Art Steroids = Money

{Free Manny sign by GhoDilated}

What else can art steroids be, but money?

I began mulling this over on Sunday as I watched the Dodgers lose by two in 13 innings. With Manny Ramirez out for 50 games because of steroid use, the Dodgers are a different team. I like Juan Pierre, but he doesn’t quite have the swagger, showmanship and home runs that the ManRam brings to the game, and I’m going to guess, the power-enhancing steroid use either.

We know what steroids do for sports, but is there some equivalent for art? I don’t think it can be literal steroid use (like this example), nor can it be drugs, alcohol, sleep deprivation, cigarettes, or any of the tried and true tricks used by artists (or more likely, artistes.)

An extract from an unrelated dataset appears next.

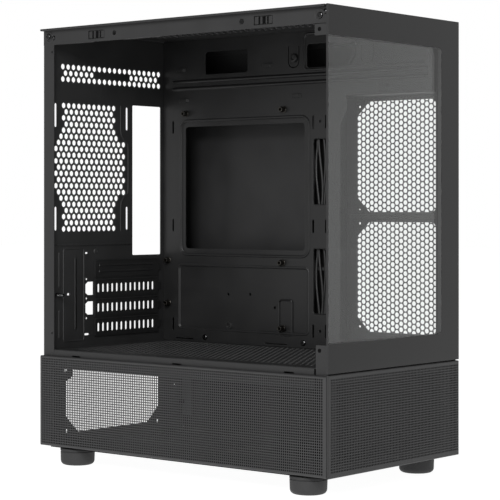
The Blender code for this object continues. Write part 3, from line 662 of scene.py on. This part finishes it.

But there is one thing that changes the game and that is money. Not that this is an original observation, but here’s the thing: having money means you win the game or are at least assured a piece of the action.

Infusions of cash into a mediocre artist’s career means we will still be talking about them decades later. A few examples here might be Michael Heizer or Dennis Oppenheim, who either through family money or interest of a collector, parlayed early promise into decades of boringness.

{Reading Positions for Second Degree Burn, 1970, by Dennis Oppenheim. I actually really love this piece, despite my earlier comment.}

Although baseball is a game with rules and a supposed level playing field that can be manipulated by steroids (i.e., more strength and power) art is a “game” where people say anything goes, where there are no rules. That may be true, but money still matters. A whole lot.

The following list can can go on and on, but I’m specifically thinking about Duchamp’s parental support, Warhol’s earnings from his career as a graphic designer, and Koon’s work as a commodities trader and later risky bets on sculpture fabrication by gallerists. Money made the difference in turning them from players into superstars, and since I generally like the work by these artists, I’m glad it did. But what about Damien Hirst or any of the other forgettable mediocrities out there? We have to talk about them because people with money decided that they were worth talking about, even though they aren’t.

Just like in baseball, “art steroids” i.e. cash money has the effect of improving your chances at a successful career. But here’s the crazy thing: people love it, encourage it, gossip about it, complain about it but take it anyway, flaunt it by keeping it on the DL; but it is generally just this acceptable thing which we all know is there. In a way, it’s like the only rule in the game of art. If you have money, your chances are a lot better.

Now, if anyone would like to provide “the drugs,” I’ll be the first to step up for an injection.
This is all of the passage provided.